Entries with model source code
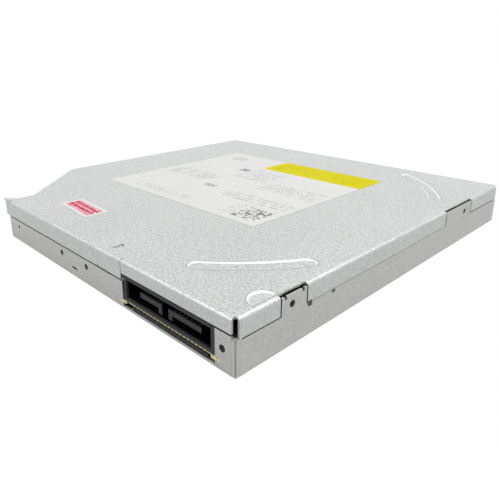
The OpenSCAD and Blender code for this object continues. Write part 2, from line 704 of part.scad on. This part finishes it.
module latch_lever() {
    // Drawn about its pivot, turned clear of the post.
    color("ivory") translate([pivot_at[0], pivot_at[1], 0]) rotate([0, 0, lever_swing])
        difference() {
            slab(lever_z[0], lever_z[1]) {
                circle(2.6);
                translate([-2.6, -8]) square([2.2, 8]);
                translate([-3.4, 0]) square([2, post_reach + 3]);
                translate([-3.4, post_reach + post_r + 0.3]) square([4.4, 1.7]);
            }
            cylinder(h = case_h, r = shaft_r + shaft_fit);
        }
}
module latch_pivot() {
    color("silver") translate([pivot_at[0], pivot_at[1], 0]) {
        translate([0, 0, lever_z[0] - 0.2]) cylinder(h = floor_under + 0.5 - lever_z[0] + 0.2, r = shaft_r);
    }
}
plunger_r = 1;
module plunger_housing() {
    color("dimgray") difference() {
        zbox([plunger_x - 1.9, plunger_x + 1.9], [main_y[1] - 5.5, main_y[1] + 1.8 + 5],
            [plunger_z - 1, floor_under]);
        along_y(plunger_x, main_y[1] - 6, half_d, plunger_z + 0.2, plunger_r + 0.05);
    }
}
module eject_plunger() {
    color("white") {
        along_y(plunger_x, main_y[1] - 4.5, half_d - 2.3, plunger_z + 0.2, plunger_r);
    }
}
module eject_button() {
    color("dimgray") {
        zbox(button_x, [tray_front - 0.1, button_rear], button_z);
    }
}

pick_x = [lens_in - 8, lens_in + 5];
pick_z = [2.1, 5.9];
rod_fit = 0.05;
module pickup_body() {
    color("darkgray") mech() difference() {
        union() {
            zbox(pick_x, [-9.5, 9.5], pick_z);
            zbox(pick_x + [2, -2], [rod_y - 3, rod_y + 1.9], [rod_z - 1.4, rod_z + 1.7]);
            zbox([lens_in - 3, lens_in + 3], [-rod_y - 1.9, -rod_y + 3], [rod_z - 1.4, rod_z + 1.7]);
            zbox([lens_in - 2, lens_in + 2], [rod_y + 1.8, screw_y - screw_r - 0.3],
                [rod_z - 0.3, rod_z + 0.5]);
        }
        along_x(0, bar_x, rod_y, rod_z, rod_r + rod_fit);
        along_x(0, bar_x, -rod_y, rod_z, rod_r + rod_fit);
        zbox([lens_in - 4.5, lens_in + 4.2], [-6, 6], [pick_z[1] - 1.9, pick_z[1] + 1]);
        translate([lens_in, 0, 0]) cylinder(h = case_h, r = 2);
    }
}
module laser_diodes() {
    color("goldenrod") mech() for (y = [-6.2, 3.2])
        zbox([pick_x[1], pick_x[1] + 1.2], [y, y + 3], [3, 5.4]);
}
module actuator_magnets() {
    color("dimgray") mech() for (x = [lens_in - 4.5, lens_in + 3.2])
        zbox([x, x + 1], [-4, 4], [pick_z[1] - 1.9, pick_z[1] + 0.2]);
}
lens_z = 6.6;
module lens_holder() {
    color("black") mech() difference() {
        union() {
            zbox([lens_in - 2.9, lens_in + 2.6], [-4.4, 4.4], [pick_z[1] - 1.2, lens_z - 0.3]);
            translate([lens_in, 0, lens_z - 0.4]) cylinder(h = 0.4, r = 2.5);
        }
        translate([lens_in, 0, 0]) cylinder(h = case_h, r = 1.7);
    }
}
module objective_lens() {
    color("lightblue") mech() translate([lens_in, 0, lens_z - 1.1]) intersection() {
        cylinder(h = 1.4, r = 1.7);
        translate([0, 0, -2]) sphere(r = 3.4);
    }
}

top_cover();
bottom_case();
cover_screws();
rating_label();
label_band();
seal_sticker();
sata_connector();
signal_contacts();
power_contacts();
rear_board();
rear_cable_socket();
flat_cable();
left_rail_guide();
right_rail_guide();
latch_post();
left_slide_rail();
right_slide_rail();
tray();
tray_shield();
tray_screws();
traverse_cover();
traverse_frame();
damper_grommets();
damper_screws();
spindle_motor_base();
stator();
main_guide_rod();
sub_guide_rod();
rod_holders();
sled_motor();
lead_screw();
main_board();
board_chips();
tray_cable_socket();
front_board();
eject_switch();
activity_led();
eject_solenoid();
latch_lever();
latch_pivot();
plunger_housing();
eject_plunger();
eject_button();
turntable();
turntable_mat();
pickup_body();
laser_diodes();
actuator_magnets();
lens_holder();
objective_lens();
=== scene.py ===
"""Looks of a slim internal DVD writer: galvanised steel case, printed labels, plug and tray."""
import math

import bmesh
import bpy
from mathutils import Matrix, Vector


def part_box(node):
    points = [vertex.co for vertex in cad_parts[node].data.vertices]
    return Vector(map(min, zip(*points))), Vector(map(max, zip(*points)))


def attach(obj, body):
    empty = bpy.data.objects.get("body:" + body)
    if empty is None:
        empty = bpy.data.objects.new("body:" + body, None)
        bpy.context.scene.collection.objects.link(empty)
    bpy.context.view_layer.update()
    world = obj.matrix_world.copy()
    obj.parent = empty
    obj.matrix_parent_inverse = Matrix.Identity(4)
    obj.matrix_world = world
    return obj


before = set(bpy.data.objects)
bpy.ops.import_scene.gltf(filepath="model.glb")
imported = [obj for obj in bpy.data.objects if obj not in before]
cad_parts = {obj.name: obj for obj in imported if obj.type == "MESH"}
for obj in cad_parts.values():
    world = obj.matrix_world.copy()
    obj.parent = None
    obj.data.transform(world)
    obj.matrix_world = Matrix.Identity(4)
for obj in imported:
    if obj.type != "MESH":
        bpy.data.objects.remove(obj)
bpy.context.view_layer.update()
MM = 0.001
scene = bpy.context.scene
scene.view_settings.view_transform = "Standard"

# Camera: the photograph's wide close view from behind the plug's corner
CAMERA_AT = Vector((-0.118455, 0.116862, 0.057978))
CAMERA_RIGHT = Vector((-0.690361, -0.723424, -0.007705))
CAMERA_FORWARD = Vector((0.689914, -0.655102, -0.307993))
cam_data = bpy.data.cameras.new("camera")
cam_data.sensor_width = 36
cam_data.lens = 35.78
cam_data.shift_x = 0.0486
cam_data.shift_y = -0.0821
cam_data.clip_start = 0.005
camera = bpy.data.objects.new("camera", cam_data)
scene.collection.objects.link(camera)
up = CAMERA_RIGHT.cross(CAMERA_FORWARD)
turn = Matrix((CAMERA_RIGHT, up, -CAMERA_FORWARD)).transposed()
camera.matrix_world = Matrix.Translation(CAMERA_AT) @ turn.to_4x4()
scene.camera = camera


REAR_FACE_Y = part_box("bottom_case")[1].y / MM
LEFT_FACE_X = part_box("bottom_case")[0].x / MM
TOP_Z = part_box("top_cover")[1].z / MM


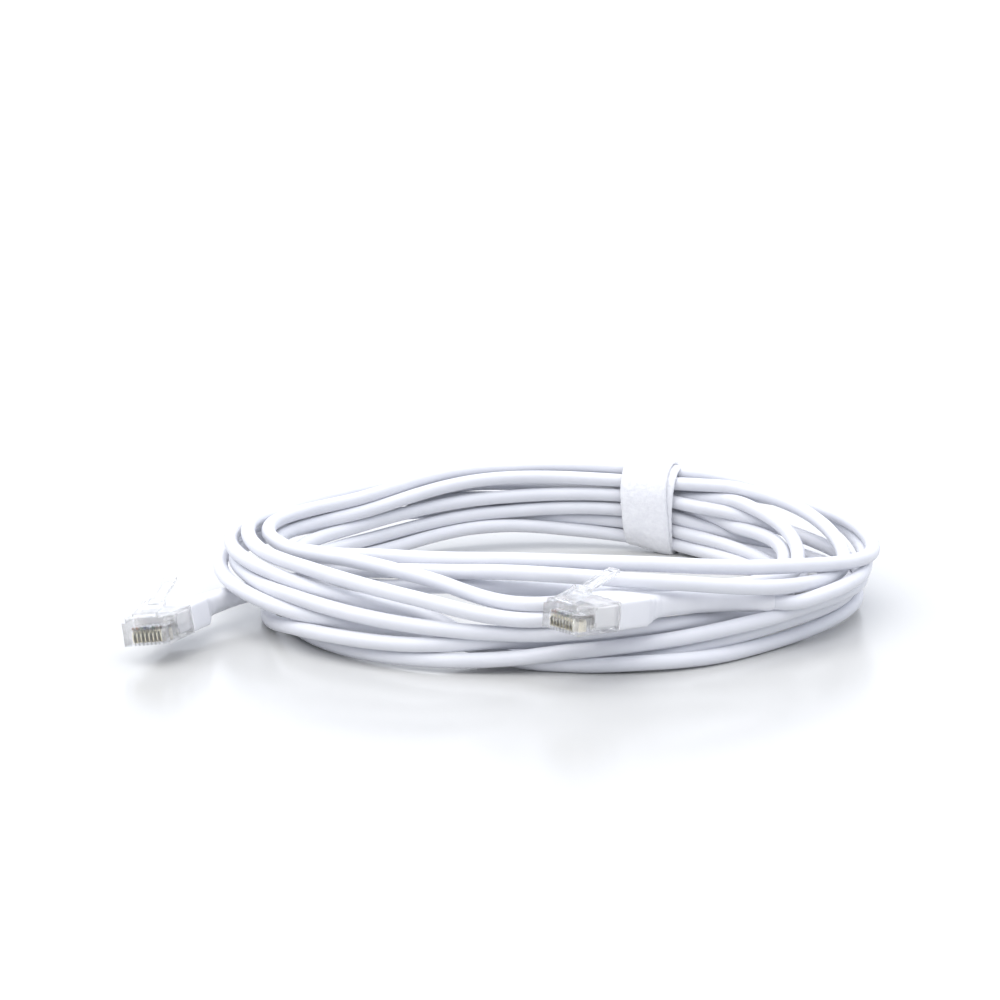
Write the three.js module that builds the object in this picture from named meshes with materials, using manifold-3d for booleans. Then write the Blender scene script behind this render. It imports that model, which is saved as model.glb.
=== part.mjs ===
// An Ethernet patch cable, wound into a loose coil and held by a hook-and-loop tie.
// Millimetres, +Z up, standing on z = 0. +X runs along the longer side of the coil, +Y to its tied side.
// Each end carries an 8P8C plug: a clear housing, its latch, eight contacts, eight conductors,
// the block that the conductors are moulded into, and the boot.
import * as THREE from "three";
import { mergeVertices } from "three/addons/utils/BufferGeometryUtils.js";
import Module from "manifold-3d";

const wasm = await Module();
wasm.setup();

// ---- driving dimensions -------------------------------------------------------------------------

const degrees = THREE.MathUtils.degToRad;

const GAP = 0.3; // between pieces that touch on the real cable

const CABLE_DIAMETER = 3.55;

// Plug, in its own frame: y runs from the nose into the cable, x across the contacts, z up to the latch.
const PLUG_WIDTH = 11.68;
const PLUG_HEIGHT = 6.6;
const CLEAR_LENGTH = 12.4; // from the nose to the boot
const TONGUE = { width: 10.5, height: 5.7, end: 20.5 }; // the housing's narrower rear, inside the boot
const CAVITY = { width: 9.9, height: 5.1, front: 5.4 }; // open at the rear, for the moulded block
const CONTACT_COUNT = 8;
const CONTACT_PITCH = 1.02;
const SLOT = { width: 0.56, length: 5, height: 3.55 };
const BLADE = { thickness: 0.36, front: 0.35, back: 3.6, bottom: 0.5, top: 3.4 };
const WIRE = { diameter: 0.72, bore: 0.92, height: 3.9, front: 0.7 };
const LATCH = { rampWidth: 6, armWidth: 3.3, shoulder: 6.1, tip: 15.7, hinge: [0, 0.9, 6.9] };
const LATCH_SEAT = { back: 2.1, floor: 6.2 }; // the notch in the housing that the latch's root sits in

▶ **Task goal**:
Repeat exactly, and only, the lines from the one containing "top_cover();" through the one containing "before = set(bpy.data.objects)", both included.

▶ **Output**:
top_cover();
bottom_case();
cover_screws();
rating_label();
label_band();
seal_sticker();
sata_connector();
signal_contacts();
power_contacts();
rear_board();
rear_cable_socket();
flat_cable();
left_rail_guide();
right_rail_guide();
latch_post();
left_slide_rail();
right_slide_rail();
tray();
tray_shield();
tray_screws();
traverse_cover();
traverse_frame();
damper_grommets();
damper_screws();
spindle_motor_base();
stator();
main_guide_rod();
sub_guide_rod();
rod_holders();
sled_motor();
lead_screw();
main_board();
board_chips();
tray_cable_socket();
front_board();
eject_switch();
activity_led();
eject_solenoid();
latch_lever();
latch_pivot();
plunger_housing();
eject_plunger();
eject_button();
turntable();
turntable_mat();
pickup_body();
laser_diodes();
actuator_magnets();
lens_holder();
objective_lens();
=== scene.py ===
"""Looks of a slim internal DVD writer: galvanised steel case, printed labels, plug and tray."""
import math

import bmesh
import bpy
from mathutils import Matrix, Vector


def part_box(node):
    points = [vertex.co for vertex in cad_parts[node].data.vertices]
    return Vector(map(min, zip(*points))), Vector(map(max, zip(*points)))


def attach(obj, body):
    empty = bpy.data.objects.get("body:" + body)
    if empty is None:
        empty = bpy.data.objects.new("body:" + body, None)
        bpy.context.scene.collection.objects.link(empty)
    bpy.context.view_layer.update()
    world = obj.matrix_world.copy()
    obj.parent = empty
    obj.matrix_parent_inverse = Matrix.Identity(4)
    obj.matrix_world = world
    return obj


before = set(bpy.data.objects)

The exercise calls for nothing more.